Differing responses of marine N2 fixers to warming and consequences for future diazotroph community structure

The globally distributed colonial cyanobacterium Trichodesmium and unicellular diazotrophs including Crocosphaera together carry out the majority of marine biological nitrogen (N-2) fixation. Future sea surface warming is predicted to influence their abundance and distribution, but temperature reaction norms have been determined for very few representatives of each genus. We compared thermal responses within and between the 2 genera Trichodesmium and Crocosphaera by measuring reaction norms for growth, N-2 fixation, carbon fixation, and elemental ratios in 7 strains from a global culture collection.
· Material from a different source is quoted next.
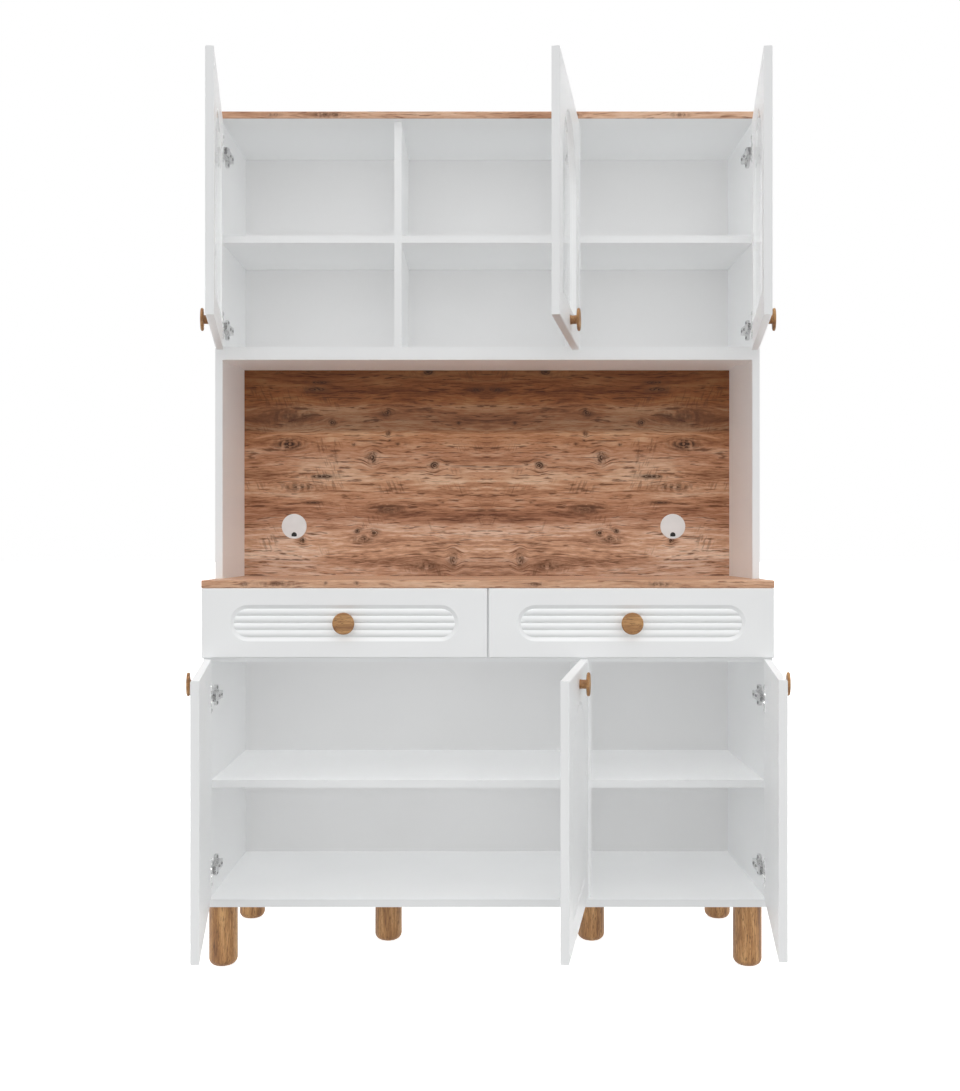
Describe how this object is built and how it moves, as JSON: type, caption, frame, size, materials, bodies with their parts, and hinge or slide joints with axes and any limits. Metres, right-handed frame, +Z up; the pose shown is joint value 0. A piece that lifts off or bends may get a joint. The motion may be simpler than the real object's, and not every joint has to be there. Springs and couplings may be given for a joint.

Temperature reaction norms of Trichodesmium and Crocosphaera were remarkably similar for all isolates within each genus, regardless of their geographic origin. Thermal limits of Trichodesmium and Crocosphaera ranged from 18 to 32 degrees C and 24 to 32 degrees C, and optimum growth temperatures were similar to 26 and similar to 30 degrees C, respectively. The highest cellular ratios of nitrogen to phosphorus and carbon to nitrogen were found at optimum growth temperatures, and the lowest ratios near their thermal limits. In a mixed competition experiment, Trichodesmium growth rates were similar to 25% higher than those of Crocosphaera at 24 degrees C, while those of Crocosphaera were similar to 50% higher at 28 degrees C. Comparison of these results to current and projected seasonal temperature regimes in the subtropical Atlantic and Pacific Oceans suggests that predicted warmer temperatures may favor Crocosphaera over Trichodesmium, but that both genera may be excluded where future temperatures consistently exceed 32 degrees C. Sea surface warming could profoundly alter the community structure and stoichiometry of marine N-2-fixing cyanobacteria, thus fundamentally changing the biogeochemical cycling of this globally significant source of new nitrogen.